_Direction_
Only the lines between the line with "Write part 3" and the line with "distances in millimetres", together with those two lines themselves, are to be copied exactly.

_Given records_
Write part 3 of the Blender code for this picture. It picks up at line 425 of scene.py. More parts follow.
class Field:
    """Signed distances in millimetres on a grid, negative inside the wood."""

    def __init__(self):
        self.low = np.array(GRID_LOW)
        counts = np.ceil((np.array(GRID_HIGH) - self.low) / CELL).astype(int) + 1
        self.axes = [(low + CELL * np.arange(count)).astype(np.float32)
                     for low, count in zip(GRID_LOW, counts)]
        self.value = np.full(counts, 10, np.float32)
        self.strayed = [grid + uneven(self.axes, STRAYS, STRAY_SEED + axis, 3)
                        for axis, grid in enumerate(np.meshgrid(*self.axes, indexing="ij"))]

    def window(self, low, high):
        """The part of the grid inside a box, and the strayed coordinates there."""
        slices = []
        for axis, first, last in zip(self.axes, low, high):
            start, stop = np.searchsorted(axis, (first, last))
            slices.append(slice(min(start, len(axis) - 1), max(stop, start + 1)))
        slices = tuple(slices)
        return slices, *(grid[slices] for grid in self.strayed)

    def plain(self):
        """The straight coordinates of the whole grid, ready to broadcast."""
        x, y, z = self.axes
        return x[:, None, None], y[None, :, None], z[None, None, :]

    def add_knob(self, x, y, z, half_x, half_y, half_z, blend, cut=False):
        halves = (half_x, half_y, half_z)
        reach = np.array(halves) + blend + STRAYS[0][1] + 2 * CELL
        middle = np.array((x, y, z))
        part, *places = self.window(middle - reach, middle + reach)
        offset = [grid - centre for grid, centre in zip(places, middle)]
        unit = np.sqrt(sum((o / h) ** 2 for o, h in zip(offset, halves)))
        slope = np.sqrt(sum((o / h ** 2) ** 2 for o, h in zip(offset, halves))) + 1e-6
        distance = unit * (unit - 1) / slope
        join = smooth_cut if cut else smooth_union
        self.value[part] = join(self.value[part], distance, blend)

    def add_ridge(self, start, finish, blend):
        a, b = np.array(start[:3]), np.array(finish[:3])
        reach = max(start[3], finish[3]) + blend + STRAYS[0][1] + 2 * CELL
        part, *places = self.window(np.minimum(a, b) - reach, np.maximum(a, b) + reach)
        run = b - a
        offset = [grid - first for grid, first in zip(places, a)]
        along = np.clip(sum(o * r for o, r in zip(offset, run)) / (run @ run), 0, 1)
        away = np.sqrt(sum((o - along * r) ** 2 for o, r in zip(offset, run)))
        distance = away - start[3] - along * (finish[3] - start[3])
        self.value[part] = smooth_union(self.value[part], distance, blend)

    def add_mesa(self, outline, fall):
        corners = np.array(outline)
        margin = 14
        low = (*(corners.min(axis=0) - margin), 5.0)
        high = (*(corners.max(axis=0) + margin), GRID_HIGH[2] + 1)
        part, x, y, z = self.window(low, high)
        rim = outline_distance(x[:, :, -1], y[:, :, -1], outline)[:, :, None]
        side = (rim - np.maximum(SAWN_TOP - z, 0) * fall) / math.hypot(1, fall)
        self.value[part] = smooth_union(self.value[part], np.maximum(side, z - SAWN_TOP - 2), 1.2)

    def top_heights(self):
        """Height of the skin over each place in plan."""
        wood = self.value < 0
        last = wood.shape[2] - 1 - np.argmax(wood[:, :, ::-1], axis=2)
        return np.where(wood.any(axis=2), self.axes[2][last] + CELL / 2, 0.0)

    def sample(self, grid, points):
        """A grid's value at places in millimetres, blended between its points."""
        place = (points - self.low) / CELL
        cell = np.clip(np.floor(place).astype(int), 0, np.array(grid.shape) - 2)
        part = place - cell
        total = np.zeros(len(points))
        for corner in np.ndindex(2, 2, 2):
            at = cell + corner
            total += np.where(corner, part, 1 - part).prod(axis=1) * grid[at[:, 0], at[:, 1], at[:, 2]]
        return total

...

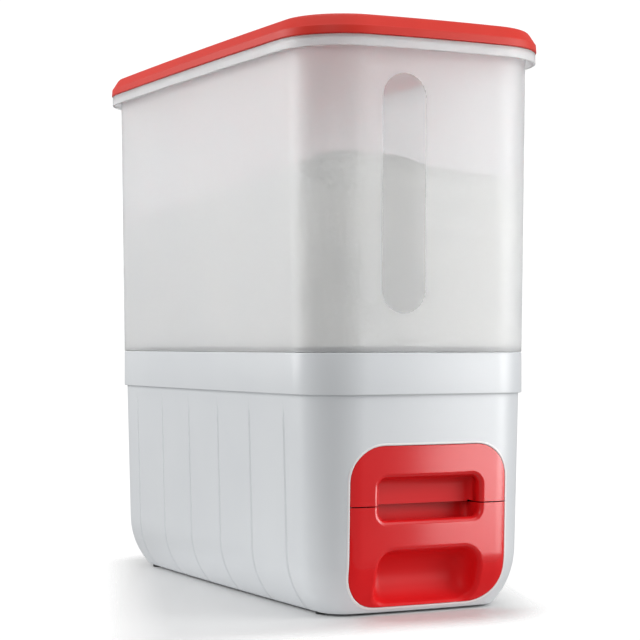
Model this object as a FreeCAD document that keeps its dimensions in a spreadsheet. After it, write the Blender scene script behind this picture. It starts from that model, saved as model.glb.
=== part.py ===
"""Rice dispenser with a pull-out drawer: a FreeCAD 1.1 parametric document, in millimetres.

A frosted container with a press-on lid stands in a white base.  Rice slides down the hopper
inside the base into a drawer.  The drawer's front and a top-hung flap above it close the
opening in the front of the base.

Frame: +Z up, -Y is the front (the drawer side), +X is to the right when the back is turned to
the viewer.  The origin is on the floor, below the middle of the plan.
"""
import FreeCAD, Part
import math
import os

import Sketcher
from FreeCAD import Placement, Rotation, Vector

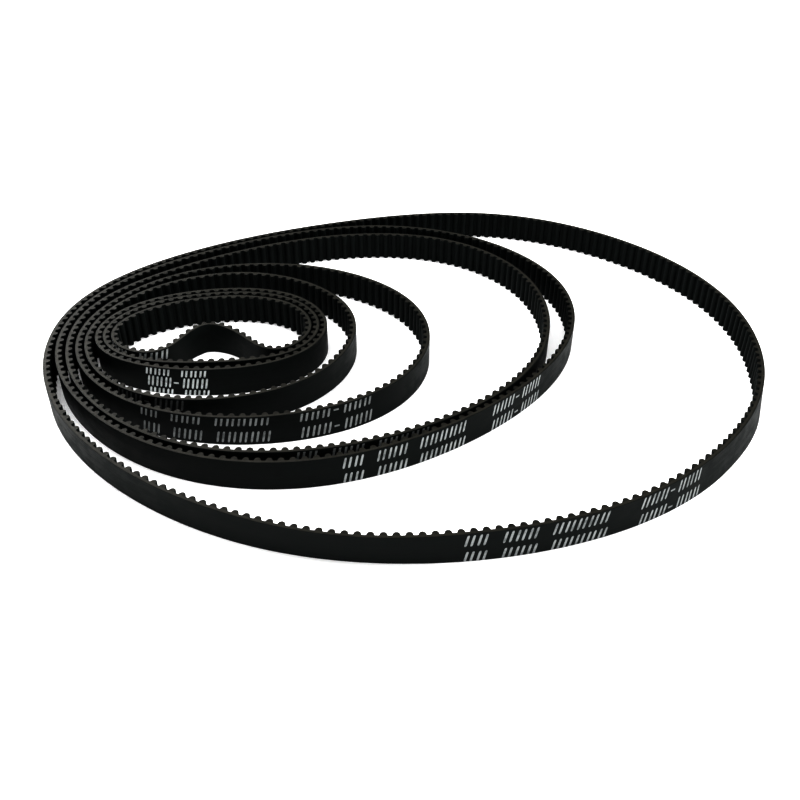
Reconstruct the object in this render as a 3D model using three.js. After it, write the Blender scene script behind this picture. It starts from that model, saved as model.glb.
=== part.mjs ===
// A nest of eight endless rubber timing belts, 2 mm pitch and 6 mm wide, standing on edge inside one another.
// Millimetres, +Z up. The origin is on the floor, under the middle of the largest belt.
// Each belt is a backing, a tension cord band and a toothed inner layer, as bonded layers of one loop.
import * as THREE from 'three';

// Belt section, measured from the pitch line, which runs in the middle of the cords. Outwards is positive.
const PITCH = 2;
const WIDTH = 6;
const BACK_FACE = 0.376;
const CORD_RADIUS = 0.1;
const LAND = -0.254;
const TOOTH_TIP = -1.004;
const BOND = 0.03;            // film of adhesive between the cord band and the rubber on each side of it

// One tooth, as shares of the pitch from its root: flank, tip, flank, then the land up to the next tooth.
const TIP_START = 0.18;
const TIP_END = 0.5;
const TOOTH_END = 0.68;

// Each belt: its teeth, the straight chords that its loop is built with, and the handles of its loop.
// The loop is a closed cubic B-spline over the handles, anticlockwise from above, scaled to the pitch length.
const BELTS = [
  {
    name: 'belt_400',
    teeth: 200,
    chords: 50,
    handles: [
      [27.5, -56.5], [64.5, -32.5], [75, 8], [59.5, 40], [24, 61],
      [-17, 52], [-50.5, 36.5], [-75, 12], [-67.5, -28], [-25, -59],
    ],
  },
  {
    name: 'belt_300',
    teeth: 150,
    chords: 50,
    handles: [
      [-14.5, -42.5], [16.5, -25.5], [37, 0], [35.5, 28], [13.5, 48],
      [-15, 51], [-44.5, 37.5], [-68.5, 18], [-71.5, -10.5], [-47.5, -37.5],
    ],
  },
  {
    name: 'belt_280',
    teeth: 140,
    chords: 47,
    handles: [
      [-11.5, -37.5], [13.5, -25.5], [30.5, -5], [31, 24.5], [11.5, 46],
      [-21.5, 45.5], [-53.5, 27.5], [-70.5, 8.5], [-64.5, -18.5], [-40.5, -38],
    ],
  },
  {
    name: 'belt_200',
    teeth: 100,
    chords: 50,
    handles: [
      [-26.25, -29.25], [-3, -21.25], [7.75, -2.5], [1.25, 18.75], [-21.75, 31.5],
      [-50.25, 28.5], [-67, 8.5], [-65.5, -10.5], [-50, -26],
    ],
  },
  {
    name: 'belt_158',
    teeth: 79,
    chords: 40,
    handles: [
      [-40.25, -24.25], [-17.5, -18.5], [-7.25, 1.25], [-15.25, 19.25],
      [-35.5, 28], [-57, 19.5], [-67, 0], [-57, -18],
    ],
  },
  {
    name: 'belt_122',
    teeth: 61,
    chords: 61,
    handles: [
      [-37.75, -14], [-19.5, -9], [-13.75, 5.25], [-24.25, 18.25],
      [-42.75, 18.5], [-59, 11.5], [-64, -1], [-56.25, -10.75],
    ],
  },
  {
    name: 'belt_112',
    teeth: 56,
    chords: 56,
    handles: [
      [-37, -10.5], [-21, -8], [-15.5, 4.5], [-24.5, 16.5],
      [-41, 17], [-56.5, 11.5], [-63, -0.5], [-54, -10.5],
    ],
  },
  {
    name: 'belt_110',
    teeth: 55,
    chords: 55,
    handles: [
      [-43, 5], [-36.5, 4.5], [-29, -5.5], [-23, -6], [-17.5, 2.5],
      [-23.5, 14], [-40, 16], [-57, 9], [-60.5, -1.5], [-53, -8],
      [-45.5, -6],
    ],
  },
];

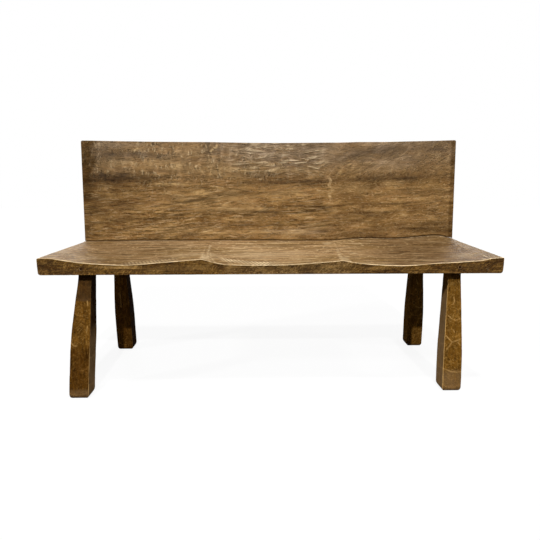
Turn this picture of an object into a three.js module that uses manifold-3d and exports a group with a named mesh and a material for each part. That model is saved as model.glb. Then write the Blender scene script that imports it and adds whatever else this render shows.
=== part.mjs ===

_Written answer_
Write part 3 of the Blender code for this picture. It picks up at line 425 of scene.py. More parts follow.
class Field:
    """Signed distances in millimetres on a grid, negative inside the wood."""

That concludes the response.